The elasticity of time

While commuting home one gray, winter evening, I had a peculiar experience that twisted my perception of time for a few seconds.

Speeding along, musing about how unburdened my life used to be (before family came along), I had a mental picture of passing my 20-something self, who was driving a car going the opposite direction.

I could almost hear the opening bar of "The Twilight Zone" theme.

A trick of memory, combined with the sensation of being in motion, allowed me to straddle two spaces in time simultaneously.

Scientists, as well as anthropologists and philosophers, keep returning to the conundrum of time (see story). Medical researchers look for specific regions of the brain where they say the perception of time resides.
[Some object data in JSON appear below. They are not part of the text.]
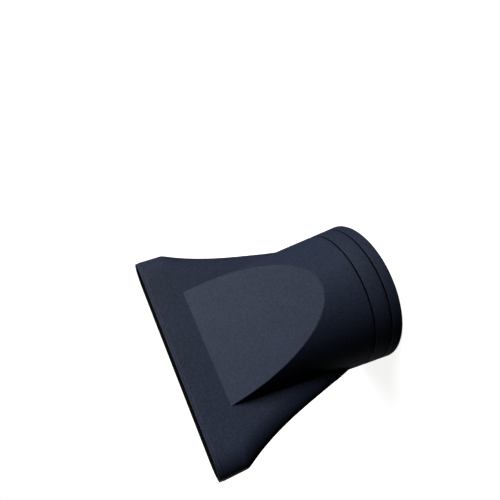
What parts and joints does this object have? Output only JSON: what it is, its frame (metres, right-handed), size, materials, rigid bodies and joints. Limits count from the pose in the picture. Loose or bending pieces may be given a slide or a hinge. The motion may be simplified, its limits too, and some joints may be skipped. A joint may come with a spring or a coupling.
{
  "type": "hair dryer concentrator nozzle",
  "caption": "Swivelling concentrator nozzle for a hair dryer: a round grip collar and a ramped barrel that flattens into a wide fan with a thin slot mouth.",
  "frame": {"origin": "centre of the collar's end face, on the surface that the nozzle stands on", "axes": "+Z along the nozzle's axis from the dryer socket to the air mouth, +X along the mouth's width, +Y across its thickness"},
  "size_m": [0.0844, 0.056, 0.079],
  "materials": {
    "body_plastic": "heat-resistant moulded plastic, matt black with a fine spark-eroded grain",
    "collar_plastic": "heat-resistant moulded plastic, matt black",
    "inner_plastic": "glass-filled plastic, satin black",
    "spring_steel": "drawn spring steel",
    "silicone": "dark grey silicone rubber",
    "slip_plastic": "graphite-filled slip plastic"
  },
  "bodies": {
    "collar": {"end_ring": "collar_plastic", "middle_band": "collar_plastic", "swivel_sleeve": "inner_plastic", "grip_collet": "inner_plastic", "grip_spring": "spring_steel", "nose_seal": "silicone", "friction_ring": "silicone", "thrust_washer": "slip_plastic", "retaining_ring": "spring_steel"},
    "nozzle": {"nozzle_body": "body_plastic"}
  },
  "joints": [
    {"name": "nozzle_swivel", "type": "hinge", "parent": "collar", "child": "nozzle", "pos_m": [0, 0, 0.013], "axis": [0, 0, 1], "continuous": true}
  ]
}
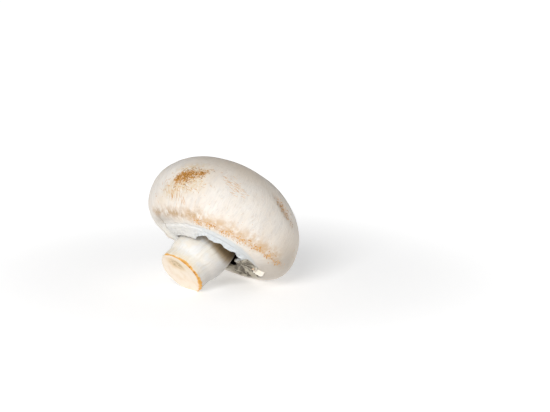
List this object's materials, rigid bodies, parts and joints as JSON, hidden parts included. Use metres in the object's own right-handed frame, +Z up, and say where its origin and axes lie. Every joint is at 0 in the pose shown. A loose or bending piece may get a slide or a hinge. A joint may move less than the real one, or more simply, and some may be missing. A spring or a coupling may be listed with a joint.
{
  "type": "button mushroom",
  "caption": "Whole white button mushroom lying on its side, with a domed cap, a torn veil over its gills and a short, leaning, cleanly cut stem.",
  "frame": {"origin": "centre of the bounding box on the surface that the mushroom lies on", "axes": "+Z up, away from that surface; the crown points up towards +X and +Y, the cut stem down towards -X and -Y, and the torn side of the veil faces -Y"},
  "size_m": [0.047, 0.048, 0.041],
  "materials": {
    "flesh": "matte, silky white flesh",
    "gills": "matte, pinkish brown"
  },
  "bodies": {
    "root": {"cap_and_stem": "flesh", "gills": "gills"}
  },
  "joints": []
}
Neurologist Antonio Damasio, writing in Scientific American, emphasizes the importance of one's emotional state to the sense of time passing.

Professor Damasio says the brain generates images at a faster rate when a person is happy (e.g., "time flies when you're having fun") and slows down these images when the person is worried or upset.

For me, this research says more about time being a wholly mental construct, independent of "gray matter," than it does about brain studies.

When we're worry-free, the time passes unnoticed, but when we feel pressured or unhappy, time slows measurably.

Attitude plays a large role in how a person views the prospect of aging. One has to chuckle, as I did, at an article in The Times (London) that quoted an elderly woman as saying, "I was 57 and it seemed as if I just went into the kitchen to fix myself a cup of coffee, and when I came out I was 83."